It’s also interesting to see that from 2005 through to 2011, there’s a steady decline of players returning from the previous year – this could mean that the players/customers were not satisfied [for whatever reason] with the product leastwise by those who chose not to return.
But, I don’t think this is the case, I think the decline reflects the paintball tournament market as a whole and there weren’t as many players around then and so attendance was down because of this suppressed market-place.

For those who ain’t up to speed re the significance of the World Cup, it‘s long been recognised as the number one event for all ballers across the world from the early 90s.
It’s paintball’s very own, living and breathing, thousand-pound gorilla, and rightly so


Far be it from me to malign our [UK] efforts in emulating the World Cup but this is hardly Basildon, now is it?

And if you are any self-respecting tournament player, especially so for the pros, the World Cup remains, and has always been the Numero Uno ambition.
For amateurs, novices and pros, you haven’t competed until you’ve competed in the World Cup - playing this one event is what every player would sell his granny for.
And only an elite few pros have ever been lucky enough to walk off with the ultimate title of any title, that of the World Cup Champions.
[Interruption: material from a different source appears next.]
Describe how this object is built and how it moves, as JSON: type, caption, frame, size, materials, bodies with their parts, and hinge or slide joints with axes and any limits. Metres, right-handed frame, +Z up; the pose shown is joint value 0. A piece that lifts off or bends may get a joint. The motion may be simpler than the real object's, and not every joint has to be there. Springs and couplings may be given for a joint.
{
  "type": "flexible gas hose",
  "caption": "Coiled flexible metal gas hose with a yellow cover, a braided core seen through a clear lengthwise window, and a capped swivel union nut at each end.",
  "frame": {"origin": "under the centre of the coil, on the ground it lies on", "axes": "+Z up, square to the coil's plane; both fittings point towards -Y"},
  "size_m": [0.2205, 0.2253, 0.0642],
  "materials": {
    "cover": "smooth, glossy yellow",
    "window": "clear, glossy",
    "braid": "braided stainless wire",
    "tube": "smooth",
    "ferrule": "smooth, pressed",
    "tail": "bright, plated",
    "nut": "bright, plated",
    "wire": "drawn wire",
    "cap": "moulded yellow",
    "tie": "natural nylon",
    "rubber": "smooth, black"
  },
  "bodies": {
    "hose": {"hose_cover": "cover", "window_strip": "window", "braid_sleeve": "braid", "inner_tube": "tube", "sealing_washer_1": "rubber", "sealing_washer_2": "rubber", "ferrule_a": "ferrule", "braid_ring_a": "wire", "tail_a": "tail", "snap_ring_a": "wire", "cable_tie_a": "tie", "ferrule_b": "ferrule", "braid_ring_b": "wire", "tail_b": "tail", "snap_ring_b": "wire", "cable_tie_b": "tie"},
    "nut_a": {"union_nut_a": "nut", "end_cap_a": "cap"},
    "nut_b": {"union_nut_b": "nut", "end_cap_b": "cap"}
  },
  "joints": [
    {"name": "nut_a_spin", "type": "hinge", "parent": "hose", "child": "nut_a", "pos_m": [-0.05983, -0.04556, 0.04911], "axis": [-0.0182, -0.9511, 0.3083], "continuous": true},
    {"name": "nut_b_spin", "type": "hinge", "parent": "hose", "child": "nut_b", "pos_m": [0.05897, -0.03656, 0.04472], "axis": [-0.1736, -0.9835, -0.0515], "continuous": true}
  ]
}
To win the Cup as a pro is the absolute pinnacle of competitive paintball, and for those of you who know me, you’ll be expecting/cringing at the thought I’m just about to bring up the fact that I’ve won the World Cup twice but I'm afraid that humility has got the better of me, and so I won’t mention it, I promise.
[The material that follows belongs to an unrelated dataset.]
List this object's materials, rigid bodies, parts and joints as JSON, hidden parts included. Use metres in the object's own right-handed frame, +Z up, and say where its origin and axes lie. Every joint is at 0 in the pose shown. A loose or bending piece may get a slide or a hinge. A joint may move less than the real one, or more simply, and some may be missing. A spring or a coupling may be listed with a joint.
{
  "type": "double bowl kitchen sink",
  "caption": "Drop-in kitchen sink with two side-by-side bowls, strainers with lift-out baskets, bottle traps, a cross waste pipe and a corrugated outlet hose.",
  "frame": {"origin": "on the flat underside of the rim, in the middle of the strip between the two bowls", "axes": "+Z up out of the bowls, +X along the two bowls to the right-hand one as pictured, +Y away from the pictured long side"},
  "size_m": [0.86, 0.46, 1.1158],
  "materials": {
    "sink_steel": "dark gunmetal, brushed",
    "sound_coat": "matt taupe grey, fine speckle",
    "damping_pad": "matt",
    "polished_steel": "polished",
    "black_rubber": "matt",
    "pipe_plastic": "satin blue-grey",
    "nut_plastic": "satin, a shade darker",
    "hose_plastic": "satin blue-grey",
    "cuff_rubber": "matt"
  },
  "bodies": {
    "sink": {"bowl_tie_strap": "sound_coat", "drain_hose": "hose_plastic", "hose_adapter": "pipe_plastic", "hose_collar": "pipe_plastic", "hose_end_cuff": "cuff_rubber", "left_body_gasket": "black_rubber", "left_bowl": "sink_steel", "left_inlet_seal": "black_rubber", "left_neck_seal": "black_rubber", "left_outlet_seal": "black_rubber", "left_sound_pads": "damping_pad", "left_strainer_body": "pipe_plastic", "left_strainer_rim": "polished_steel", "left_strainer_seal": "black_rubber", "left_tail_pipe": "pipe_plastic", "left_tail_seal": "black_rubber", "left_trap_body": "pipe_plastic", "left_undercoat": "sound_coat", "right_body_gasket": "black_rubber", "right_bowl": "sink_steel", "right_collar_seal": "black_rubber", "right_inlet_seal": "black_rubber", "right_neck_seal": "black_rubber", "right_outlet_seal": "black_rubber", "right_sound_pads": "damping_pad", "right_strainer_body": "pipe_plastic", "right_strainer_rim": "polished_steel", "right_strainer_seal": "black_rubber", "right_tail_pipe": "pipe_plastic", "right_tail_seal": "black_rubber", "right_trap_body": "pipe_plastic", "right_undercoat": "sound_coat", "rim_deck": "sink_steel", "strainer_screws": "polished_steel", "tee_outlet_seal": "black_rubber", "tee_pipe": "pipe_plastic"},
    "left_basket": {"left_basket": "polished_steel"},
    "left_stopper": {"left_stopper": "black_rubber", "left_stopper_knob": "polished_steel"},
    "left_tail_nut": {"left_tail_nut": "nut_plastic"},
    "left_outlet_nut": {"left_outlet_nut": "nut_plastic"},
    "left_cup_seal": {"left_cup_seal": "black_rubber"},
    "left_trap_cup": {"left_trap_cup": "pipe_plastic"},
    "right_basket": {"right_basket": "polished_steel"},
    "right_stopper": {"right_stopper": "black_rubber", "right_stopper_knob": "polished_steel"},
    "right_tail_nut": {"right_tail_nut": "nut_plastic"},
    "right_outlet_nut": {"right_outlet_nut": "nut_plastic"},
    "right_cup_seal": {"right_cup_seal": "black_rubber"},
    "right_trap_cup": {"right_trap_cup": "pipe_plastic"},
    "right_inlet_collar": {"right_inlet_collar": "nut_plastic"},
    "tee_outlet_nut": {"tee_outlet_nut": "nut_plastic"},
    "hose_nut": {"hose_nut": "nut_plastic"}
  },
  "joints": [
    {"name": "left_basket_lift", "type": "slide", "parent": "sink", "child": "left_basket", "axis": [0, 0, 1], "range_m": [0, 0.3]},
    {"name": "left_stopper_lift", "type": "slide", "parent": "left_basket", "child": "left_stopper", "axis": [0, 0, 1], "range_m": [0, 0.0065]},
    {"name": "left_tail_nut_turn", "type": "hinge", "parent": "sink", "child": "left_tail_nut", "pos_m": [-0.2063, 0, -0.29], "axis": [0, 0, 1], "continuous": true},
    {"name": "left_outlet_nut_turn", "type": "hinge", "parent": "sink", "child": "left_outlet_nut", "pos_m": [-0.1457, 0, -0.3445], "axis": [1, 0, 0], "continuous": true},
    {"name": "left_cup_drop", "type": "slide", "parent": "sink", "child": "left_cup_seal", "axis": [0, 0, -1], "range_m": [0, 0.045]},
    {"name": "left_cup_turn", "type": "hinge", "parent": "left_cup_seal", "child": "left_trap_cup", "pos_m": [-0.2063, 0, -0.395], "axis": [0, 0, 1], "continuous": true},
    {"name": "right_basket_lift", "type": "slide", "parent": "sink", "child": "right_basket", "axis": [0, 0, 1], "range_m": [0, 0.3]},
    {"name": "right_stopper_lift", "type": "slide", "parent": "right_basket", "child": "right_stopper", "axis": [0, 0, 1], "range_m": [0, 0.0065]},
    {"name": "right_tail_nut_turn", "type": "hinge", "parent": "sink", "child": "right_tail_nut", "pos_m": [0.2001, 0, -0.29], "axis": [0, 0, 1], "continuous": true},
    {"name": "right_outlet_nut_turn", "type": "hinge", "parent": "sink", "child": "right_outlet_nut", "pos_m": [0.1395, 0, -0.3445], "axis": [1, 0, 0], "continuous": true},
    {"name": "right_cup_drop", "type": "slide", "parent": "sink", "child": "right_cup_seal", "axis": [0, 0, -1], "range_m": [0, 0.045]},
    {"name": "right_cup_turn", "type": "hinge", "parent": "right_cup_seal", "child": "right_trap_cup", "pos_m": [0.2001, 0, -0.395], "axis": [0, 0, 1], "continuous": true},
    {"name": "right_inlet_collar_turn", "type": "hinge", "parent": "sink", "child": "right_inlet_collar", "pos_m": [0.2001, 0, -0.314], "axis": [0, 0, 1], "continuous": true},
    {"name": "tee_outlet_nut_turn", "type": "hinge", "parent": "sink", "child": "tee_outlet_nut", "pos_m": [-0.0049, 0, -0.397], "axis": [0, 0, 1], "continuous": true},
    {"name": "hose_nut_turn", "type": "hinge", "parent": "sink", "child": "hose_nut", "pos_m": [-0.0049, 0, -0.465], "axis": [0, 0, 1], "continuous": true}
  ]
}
Getting back to the stats, I have to say that not much surprises me anymore in paintball but if we look at the average age data-set across the 14 year spread of 2005 to 2018, an interesting stat pops out - the players' age has been increasing and not decreasing as a lot of us believed.

I certainly thought the average age was declining as the new demands of the Open Arena format took hold, but the figures indicate something very different, and the figures don’t lie !

Well, actually, stats often do lie but this tends to be when people manipulate them for their own nefarious ends, however, this isn't the case here, and so you can trust this data implicitly.

Just to clarify here, we’re not talking about the average of those players who play tournament paintball, these numbers apply to those players who attended the World Cup.

Of course, we’re assuming that the World Cup data-set Tommy has provided, represents in some form, tournament ball across the board not just for the World Cup.
It may be presumptuous to assume this relationship but the point is, it may not be a 'one to one' correspondence but it ain't too far off the mark.

Statistics can be notoriously misleading if handled incompetently [or misleadingly] but an important feature is when there’s a corollary between data-sets that hasn’t been identified elsewhere.

If we now look at that upward trend in a player’s age from 2009 to 2018, and cross-reference that with the number of unique players in attendance over that same period then you’ll notice the two data-sets seem correlated, approximately so, anyway.
The upward trend is linear, it has a few anomalies but if we smooth those out then I think we can legitimately suggest that it is the influx of older players that underlies this apparent revival, at least in part, maybe a big part.

I don’t think this has ever been suggested elsewhere leastwise to my knowledge and if it is authentic, and I think it is, then the industry’s marketing boys need to get their finger out and begin adjusting how to promote our sport to this older demographic.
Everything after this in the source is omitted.